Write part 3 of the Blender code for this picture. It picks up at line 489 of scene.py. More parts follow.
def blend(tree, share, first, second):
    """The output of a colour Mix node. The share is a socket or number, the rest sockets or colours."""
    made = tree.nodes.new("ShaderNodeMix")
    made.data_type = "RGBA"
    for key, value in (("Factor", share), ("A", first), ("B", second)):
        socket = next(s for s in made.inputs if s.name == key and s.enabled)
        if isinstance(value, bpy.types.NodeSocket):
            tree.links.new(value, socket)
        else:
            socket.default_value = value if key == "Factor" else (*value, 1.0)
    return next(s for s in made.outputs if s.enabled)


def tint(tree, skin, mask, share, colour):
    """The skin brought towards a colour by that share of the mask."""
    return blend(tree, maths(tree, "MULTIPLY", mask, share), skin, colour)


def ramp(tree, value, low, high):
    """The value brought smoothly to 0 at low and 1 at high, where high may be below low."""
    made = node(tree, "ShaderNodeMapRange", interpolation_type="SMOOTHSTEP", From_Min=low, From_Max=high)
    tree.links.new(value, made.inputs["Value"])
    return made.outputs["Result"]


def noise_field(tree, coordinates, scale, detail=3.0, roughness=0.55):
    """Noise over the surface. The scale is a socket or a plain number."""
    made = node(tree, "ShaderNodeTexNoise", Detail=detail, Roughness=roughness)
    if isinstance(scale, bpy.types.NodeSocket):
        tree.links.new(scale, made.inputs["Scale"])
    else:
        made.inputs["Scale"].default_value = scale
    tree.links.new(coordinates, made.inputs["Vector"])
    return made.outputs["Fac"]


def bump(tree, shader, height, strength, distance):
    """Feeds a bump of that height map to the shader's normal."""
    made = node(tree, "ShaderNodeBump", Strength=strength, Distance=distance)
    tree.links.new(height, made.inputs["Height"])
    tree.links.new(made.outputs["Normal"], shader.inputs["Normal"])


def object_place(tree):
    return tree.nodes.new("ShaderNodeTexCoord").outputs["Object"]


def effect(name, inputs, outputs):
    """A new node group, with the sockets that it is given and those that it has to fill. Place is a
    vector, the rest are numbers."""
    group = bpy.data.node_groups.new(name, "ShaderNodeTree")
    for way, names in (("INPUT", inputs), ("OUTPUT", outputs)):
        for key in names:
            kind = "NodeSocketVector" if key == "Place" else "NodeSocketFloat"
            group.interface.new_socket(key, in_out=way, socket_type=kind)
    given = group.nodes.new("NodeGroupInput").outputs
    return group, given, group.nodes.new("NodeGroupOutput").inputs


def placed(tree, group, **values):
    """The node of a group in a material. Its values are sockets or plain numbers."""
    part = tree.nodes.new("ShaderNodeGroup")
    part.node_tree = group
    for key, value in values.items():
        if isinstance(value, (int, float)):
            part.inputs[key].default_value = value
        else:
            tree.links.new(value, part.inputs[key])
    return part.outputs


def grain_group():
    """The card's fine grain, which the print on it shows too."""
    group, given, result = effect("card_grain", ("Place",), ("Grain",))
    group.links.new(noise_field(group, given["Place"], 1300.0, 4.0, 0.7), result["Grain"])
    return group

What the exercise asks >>
Quote every line of the data, word for word.

Exercise output >>
Write part 3 of the Blender code for this picture. It picks up at line 489 of scene.py. More parts follow.
def blend(tree, share, first, second):
    """The output of a colour Mix node. The share is a socket or number, the rest sockets or colours."""
    made = tree.nodes.new("ShaderNodeMix")
    made.data_type = "RGBA"
    for key, value in (("Factor", share), ("A", first), ("B", second)):
        socket = next(s for s in made.inputs if s.name == key and s.enabled)
        if isinstance(value, bpy.types.NodeSocket):
            tree.links.new(value, socket)
        else:
            socket.default_value = value if key == "Factor" else (*value, 1.0)
    return next(s for s in made.outputs if s.enabled)


def tint(tree, skin, mask, share, colour):
    """The skin brought towards a colour by that share of the mask."""
    return blend(tree, maths(tree, "MULTIPLY", mask, share), skin, colour)


def ramp(tree, value, low, high):
    """The value brought smoothly to 0 at low and 1 at high, where high may be below low."""
    made = node(tree, "ShaderNodeMapRange", interpolation_type="SMOOTHSTEP", From_Min=low, From_Max=high)
    tree.links.new(value, made.inputs["Value"])
    return made.outputs["Result"]


def noise_field(tree, coordinates, scale, detail=3.0, roughness=0.55):
    """Noise over the surface. The scale is a socket or a plain number."""
    made = node(tree, "ShaderNodeTexNoise", Detail=detail, Roughness=roughness)
    if isinstance(scale, bpy.types.NodeSocket):
        tree.links.new(scale, made.inputs["Scale"])
    else:
        made.inputs["Scale"].default_value = scale
    tree.links.new(coordinates, made.inputs["Vector"])
    return made.outputs["Fac"]


def bump(tree, shader, height, strength, distance):
    """Feeds a bump of that height map to the shader's normal."""
    made = node(tree, "ShaderNodeBump", Strength=strength, Distance=distance)
    tree.links.new(height, made.inputs["Height"])
    tree.links.new(made.outputs["Normal"], shader.inputs["Normal"])


def object_place(tree):
    return tree.nodes.new("ShaderNodeTexCoord").outputs["Object"]


def effect(name, inputs, outputs):
    """A new node group, with the sockets that it is given and those that it has to fill. Place is a
    vector, the rest are numbers."""
    group = bpy.data.node_groups.new(name, "ShaderNodeTree")
    for way, names in (("INPUT", inputs), ("OUTPUT", outputs)):
        for key in names:
            kind = "NodeSocketVector" if key == "Place" else "NodeSocketFloat"
            group.interface.new_socket(key, in_out=way, socket_type=kind)
    given = group.nodes.new("NodeGroupInput").outputs
    return group, given, group.nodes.new("NodeGroupOutput").inputs


def placed(tree, group, **values):
    """The node of a group in a material. Its values are sockets or plain numbers."""
    part = tree.nodes.new("ShaderNodeGroup")
    part.node_tree = group
    for key, value in values.items():
        if isinstance(value, (int, float)):
            part.inputs[key].default_value = value
        else:
            tree.links.new(value, part.inputs[key])
    return part.outputs


def grain_group():
    """The card's fine grain, which the print on it shows too."""
    group, given, result = effect("card_grain", ("Place",), ("Grain",))
    group.links.new(noise_field(group, given["Place"], 1300.0, 4.0, 0.7), result["Grain"])
    return group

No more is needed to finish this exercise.